Second, grants to Black, community-based organizations that support and promote the history and achievements of Blacks in Rhode Island, preserve the culture of the Black community and strive to uplift low-income Black Rhode Islanders.

This will be the first round of grants awarded since the fund was created last year by the merger of the Foundation’s former Black Philanthropy Initiative (BPI) and the board of the former Bannister House nursing home in Providence, which was originally created to serve retired African-American domestic workers.

“The board had a series of long discussions about where the money should be held and the types of organizations and activities it should support to honor the history of Bannister House,” explained Jane Hayward, president of the Bannister board at the time of the sale.

Bannister’s board voted to partner with BPI, which was established at the Foundation in 2007 to address issues affecting Black Rhode Islanders. 
“Since Day One, our goal was to support positive and systemic change for the Black community. But, real change requires sustained resources. With this new partnership, our role as a perpetual source of support for the Black community grows even stronger,” said Linda Newton, the former co-chair of BPI’s advisory committee. 
The combined assets of the Bannister organization and BPI created the new $2.5 million fund at the Foundation.

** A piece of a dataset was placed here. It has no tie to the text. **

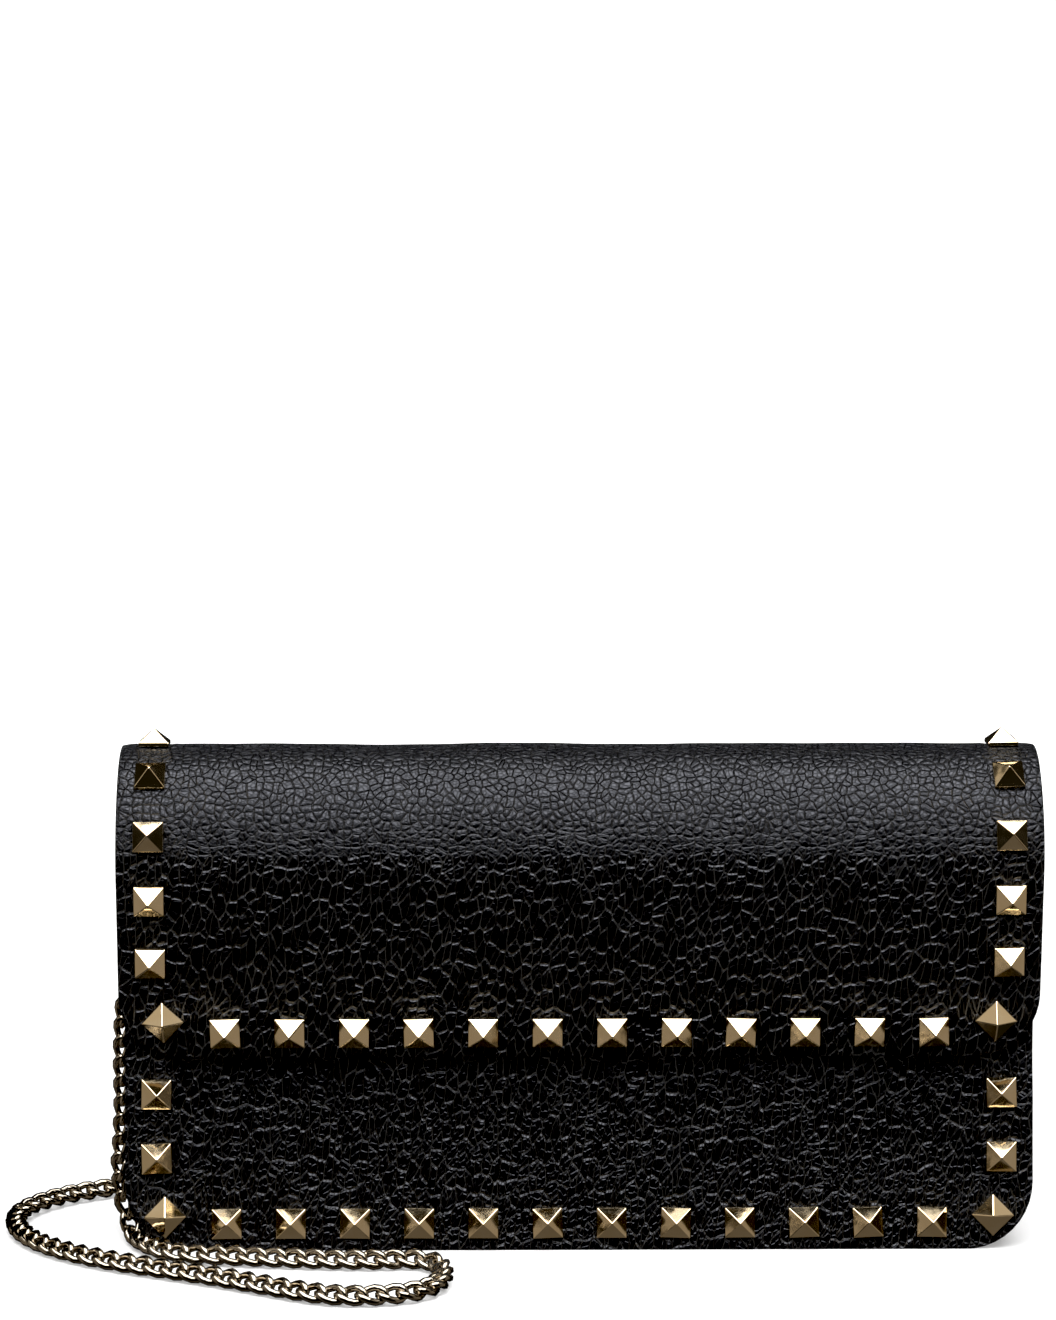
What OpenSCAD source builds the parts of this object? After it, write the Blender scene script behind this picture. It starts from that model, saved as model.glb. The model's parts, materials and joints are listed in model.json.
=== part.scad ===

“BPI was doing a lot of good work in the community, particularly around financial empowerment. This new partnership increases the size of the fund by a factor of almost 10, and that gives us the potential to really scale up its impact,” said Carol Golden, the Foundation’s senior philanthropic advisor, who worked with Bannister and BPI on their merger.

In addition to the grant program, the Black Philanthropy Bannister Fund offers scholarship assistance for Black students who are pursuing or advancing a career in health care at an accredited institution and are Rhode Island residents who demonstrate financial need. 
The new fund is guided by an advisory committee comprised of BPI’s former leadership – Linda Newton, Edward Clifton, Jason Fowler, Beverly Ledbetter and Walter Stone – and Brendan Kane, of Bannister’s former board.

The Rhode Island Foundation is the largest and most comprehensive funder of nonprofit organizations in Rhode Island.  In 2016, the Foundation awarded $45 million in grants to organizations addressing the state’s most pressing issues and needs of diverse communities. Through leadership, fundraising and grantmaking activities, often in partnership with individuals and organizations, the Foundation is helping Rhode Island reach its true potential.